▶ **GOAL**
The material below holds a span beginning at the line with "joints=[], pairs=set(), soft=[])" and ending at the line with "imported = [obj". Quote that span exactly, both ends included, and only that span.

-*-

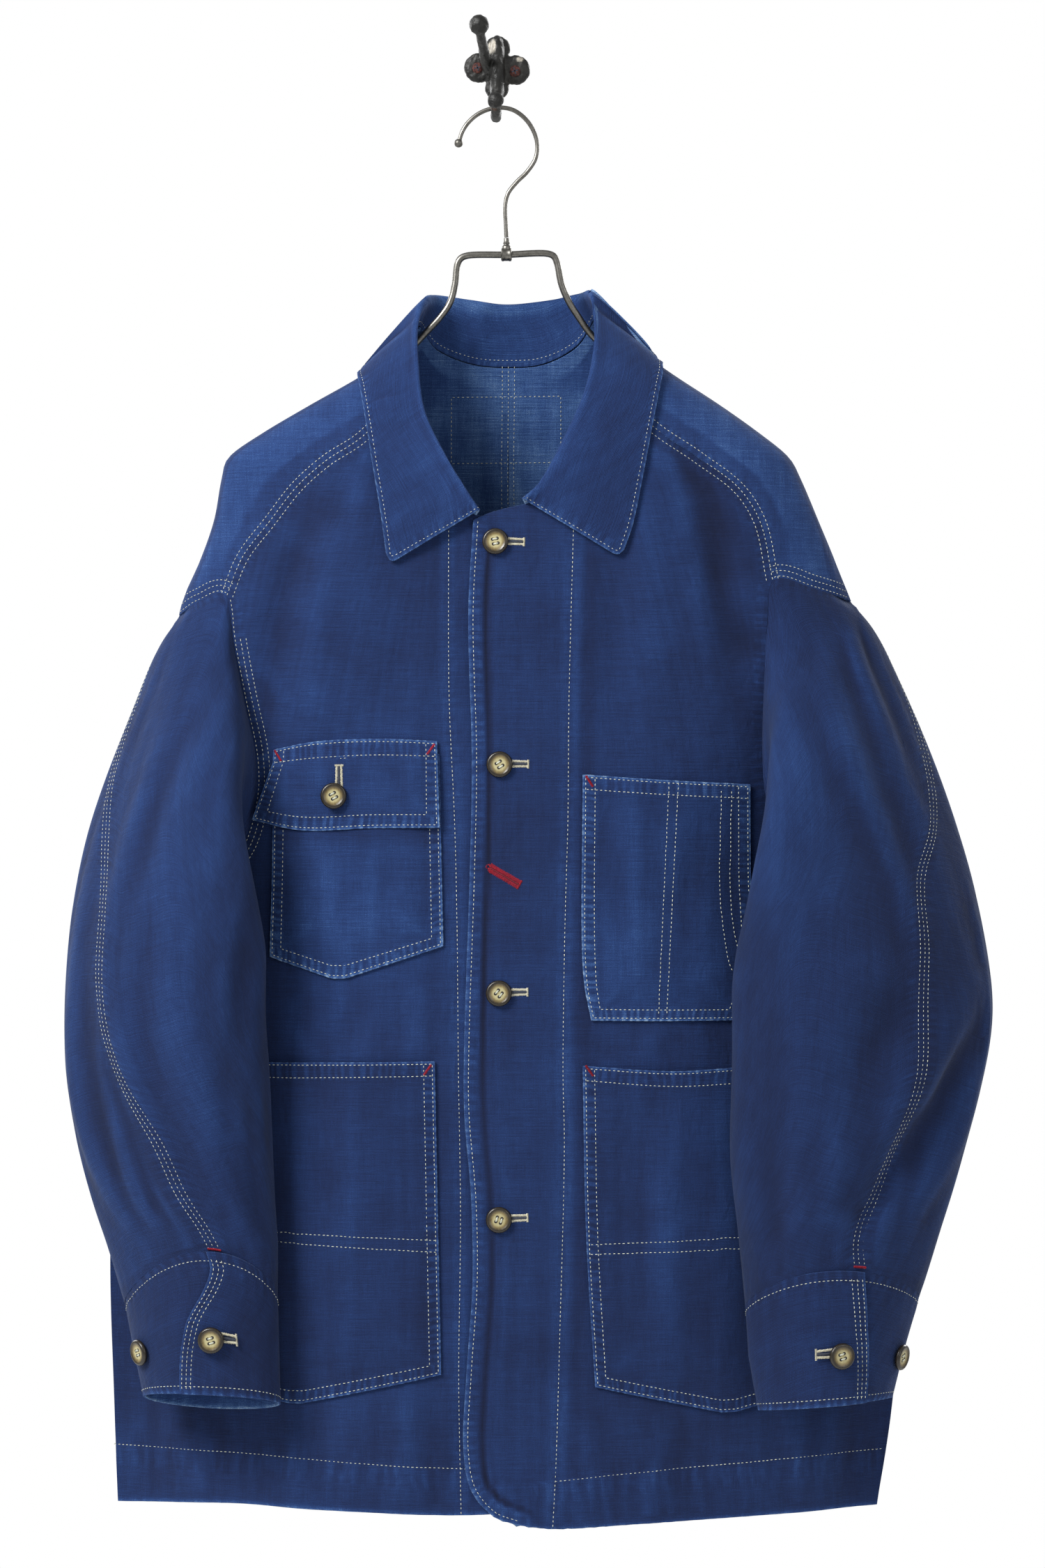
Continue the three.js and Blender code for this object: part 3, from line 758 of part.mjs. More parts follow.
// wall hook: lobed plate, central rib, lower prong and upper arm with a knob
{
  const lobe = (x, z, r, h, sides = 26) => placed(new THREE.CylinderGeometry(r - 0.8, r, h, sides), [x, -h / 2, z]);
  const half = SCREW_SPACING / 2;
  let body = solid(lobe(half - 0.4, -2.2, 10.4, PLATE_THICKNESS));
  body = body.add(solid(lobe(-half + 1.0, -0.6, 10.4, PLATE_THICKNESS)));
  body = body.add(solid(lobe(0.6, 12.6, 8.9, PLATE_THICKNESS)));
  body = body.add(solid(lobe(0.2, -14.6, 8.4, PLATE_THICKNESS)));
  body = body.add(solid(placed(new THREE.BoxGeometry(15, PLATE_THICKNESS - 0.2, 24), [0.4, -(PLATE_THICKNESS - 0.2) / 2, -1])));
  const rib = new THREE.Shape([[-0.5, 20], [-7, 18.5], [-15, 9], [-16, -4], [-15, -18], [-8, -26], [-0.5, -22.4]].map(([y, z]) => new THREE.Vector2(y, z)));
  body = body.add(solid(placed(new THREE.ExtrudeGeometry(rib, { depth: 9.4, bevelEnabled: true, bevelThickness: 0.8, bevelSize: 0.8, bevelSegments: 1 }), [4.9, 0, 0], [Math.PI / 2, 0, -Math.PI / 2], [1, 1, 1])));
  const prong = [[0, -4, -16], [0, -14, -27], [-0.1, -27, -36.2], [-0.2, -41, -41.2], [-0.3, -55, -42.4], [-0.3, -65, -40.2], [-0.3, -71.5, -35.4]].map((p) => V(...p));
  body = body.add(solid(tube(prong, 3.5, 20, 10)));
  body = body.add(solid(placed(new THREE.SphereGeometry(5.6, 14, 10), [-0.3, -72.6, -34.2], [0, 0, 0], [1.06, 0.9, 1])));
  const arm = [[-7.2, -10, -1], [-8.0, -18, 3.6], [-9.0, -32, 8.0], [-10.4, -50, 12.2], [-11.2, -57, 16]].map((p) => V(...p));
  body = body.add(solid(tube(arm, 3.5, 16, 10)));
  body = body.add(solid(placed(new THREE.SphereGeometry(7.1, 16, 12), [-11.7, -59.5, 19.2], [0, 0, 0], [1, 1, 1.04])));
  const seat = (x, z) => solid(placed(new THREE.CylinderGeometry(4.7, 4.7, 4, 18), [x, -PLATE_THICKNESS + 0.2, z]));
  const screws = [{ name: 'screw_right', x: -half, z: -1.2, r: 3.9 }, { name: 'screw_left', x: half - 0.7, z: -3.4, r: 4.1 }];
  for (const s of screws) body = body.subtract(seat(s.x, s.z));
  // the back of the plate is flat on the wall
  body = body.subtract(solid(placed(new THREE.BoxGeometry(80, 20, 120), [0, 10, 0])));
  add('wall_hook', back(body), iron);
  for (const s of screws) {
    const head = solid(placed(new THREE.CylinderGeometry(s.r * 0.86, s.r, 2.2, 18), [s.x, -PLATE_THICKNESS + 0.2 - 0.9, s.z], [Math.PI, 0, 0]));
    const slot = (turn) => solid(placed(new THREE.BoxGeometry(4.4, 2, 1.1), [s.x, -PLATE_THICKNESS - 1.9, s.z], [0, turn, 0]));
    add(s.name, back(head.subtract(slot(0.3)).subtract(slot(0.3 + Math.PI / 2))), rusty);
  }
}

export default jacket;
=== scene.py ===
# Looks of the chore jacket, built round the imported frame. Tables are in millimetres, objects in metres.
import sys
import bpy
import json
import math
import numpy as np
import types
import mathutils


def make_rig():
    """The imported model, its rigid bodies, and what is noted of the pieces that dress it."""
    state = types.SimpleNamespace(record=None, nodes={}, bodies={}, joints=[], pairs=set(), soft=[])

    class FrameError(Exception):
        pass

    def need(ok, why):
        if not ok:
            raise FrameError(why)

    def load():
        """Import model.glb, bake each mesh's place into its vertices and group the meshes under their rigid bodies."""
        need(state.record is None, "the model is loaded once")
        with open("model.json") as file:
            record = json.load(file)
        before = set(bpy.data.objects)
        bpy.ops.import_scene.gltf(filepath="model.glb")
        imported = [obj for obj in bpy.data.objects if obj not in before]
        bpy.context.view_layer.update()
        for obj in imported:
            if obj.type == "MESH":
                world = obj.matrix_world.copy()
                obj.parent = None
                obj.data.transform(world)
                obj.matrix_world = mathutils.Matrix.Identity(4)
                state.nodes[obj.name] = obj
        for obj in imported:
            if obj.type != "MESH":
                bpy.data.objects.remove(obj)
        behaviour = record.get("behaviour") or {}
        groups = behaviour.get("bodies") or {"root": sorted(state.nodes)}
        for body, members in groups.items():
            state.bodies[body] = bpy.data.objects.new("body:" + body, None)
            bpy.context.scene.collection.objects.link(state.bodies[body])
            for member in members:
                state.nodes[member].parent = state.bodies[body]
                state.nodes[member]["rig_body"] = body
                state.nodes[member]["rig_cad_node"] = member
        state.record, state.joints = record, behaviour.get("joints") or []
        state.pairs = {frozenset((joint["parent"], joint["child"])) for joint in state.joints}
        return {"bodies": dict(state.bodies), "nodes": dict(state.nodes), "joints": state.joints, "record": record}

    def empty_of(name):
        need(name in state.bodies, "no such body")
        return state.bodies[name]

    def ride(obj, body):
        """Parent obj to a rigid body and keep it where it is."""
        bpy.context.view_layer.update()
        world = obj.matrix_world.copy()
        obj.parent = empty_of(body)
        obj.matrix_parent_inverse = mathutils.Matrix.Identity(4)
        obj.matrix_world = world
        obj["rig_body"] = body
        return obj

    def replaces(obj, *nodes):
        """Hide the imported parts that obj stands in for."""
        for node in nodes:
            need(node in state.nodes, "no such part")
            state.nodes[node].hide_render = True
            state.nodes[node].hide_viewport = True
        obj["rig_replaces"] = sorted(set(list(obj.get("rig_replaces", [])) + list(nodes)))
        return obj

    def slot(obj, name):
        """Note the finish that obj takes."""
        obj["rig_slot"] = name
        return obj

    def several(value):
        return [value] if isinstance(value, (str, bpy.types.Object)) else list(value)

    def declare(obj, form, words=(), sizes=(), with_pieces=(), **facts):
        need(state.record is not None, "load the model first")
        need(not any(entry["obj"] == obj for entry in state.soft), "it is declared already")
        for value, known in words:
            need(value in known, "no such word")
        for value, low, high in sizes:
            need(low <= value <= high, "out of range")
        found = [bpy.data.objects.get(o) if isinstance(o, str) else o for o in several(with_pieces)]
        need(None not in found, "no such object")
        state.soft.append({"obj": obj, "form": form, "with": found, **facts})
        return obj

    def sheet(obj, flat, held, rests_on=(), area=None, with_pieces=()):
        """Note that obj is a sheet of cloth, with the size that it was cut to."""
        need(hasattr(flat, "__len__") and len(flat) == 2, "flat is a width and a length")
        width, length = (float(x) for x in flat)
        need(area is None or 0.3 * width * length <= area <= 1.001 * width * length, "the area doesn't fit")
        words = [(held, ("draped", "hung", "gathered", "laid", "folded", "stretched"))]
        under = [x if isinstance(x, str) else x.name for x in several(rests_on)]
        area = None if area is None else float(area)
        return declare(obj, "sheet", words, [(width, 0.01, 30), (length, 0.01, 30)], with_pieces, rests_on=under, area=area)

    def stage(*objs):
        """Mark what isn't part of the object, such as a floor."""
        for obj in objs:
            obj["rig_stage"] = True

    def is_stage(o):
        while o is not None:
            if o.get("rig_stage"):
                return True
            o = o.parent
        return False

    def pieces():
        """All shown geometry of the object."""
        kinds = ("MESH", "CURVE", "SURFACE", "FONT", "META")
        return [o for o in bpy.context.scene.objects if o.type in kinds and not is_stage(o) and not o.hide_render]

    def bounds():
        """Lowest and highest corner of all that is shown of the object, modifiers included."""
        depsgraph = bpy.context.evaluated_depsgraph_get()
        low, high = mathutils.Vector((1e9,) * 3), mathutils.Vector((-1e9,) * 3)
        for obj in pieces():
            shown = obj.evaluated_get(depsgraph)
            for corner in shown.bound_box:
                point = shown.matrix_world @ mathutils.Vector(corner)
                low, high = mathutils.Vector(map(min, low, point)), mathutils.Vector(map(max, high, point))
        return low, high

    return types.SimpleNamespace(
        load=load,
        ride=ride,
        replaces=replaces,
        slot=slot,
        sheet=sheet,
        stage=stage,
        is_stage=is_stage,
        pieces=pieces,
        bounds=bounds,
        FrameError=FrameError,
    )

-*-

▶ **SOLUTION**
    state = types.SimpleNamespace(record=None, nodes={}, bodies={}, joints=[], pairs=set(), soft=[])

    class FrameError(Exception):
        pass

    def need(ok, why):
        if not ok:
            raise FrameError(why)

    def load():
        """Import model.glb, bake each mesh's place into its vertices and group the meshes under their rigid bodies."""
        need(state.record is None, "the model is loaded once")
        with open("model.json") as file:
            record = json.load(file)
        before = set(bpy.data.objects)
        bpy.ops.import_scene.gltf(filepath="model.glb")
        imported = [obj for obj in bpy.data.objects if obj not in before]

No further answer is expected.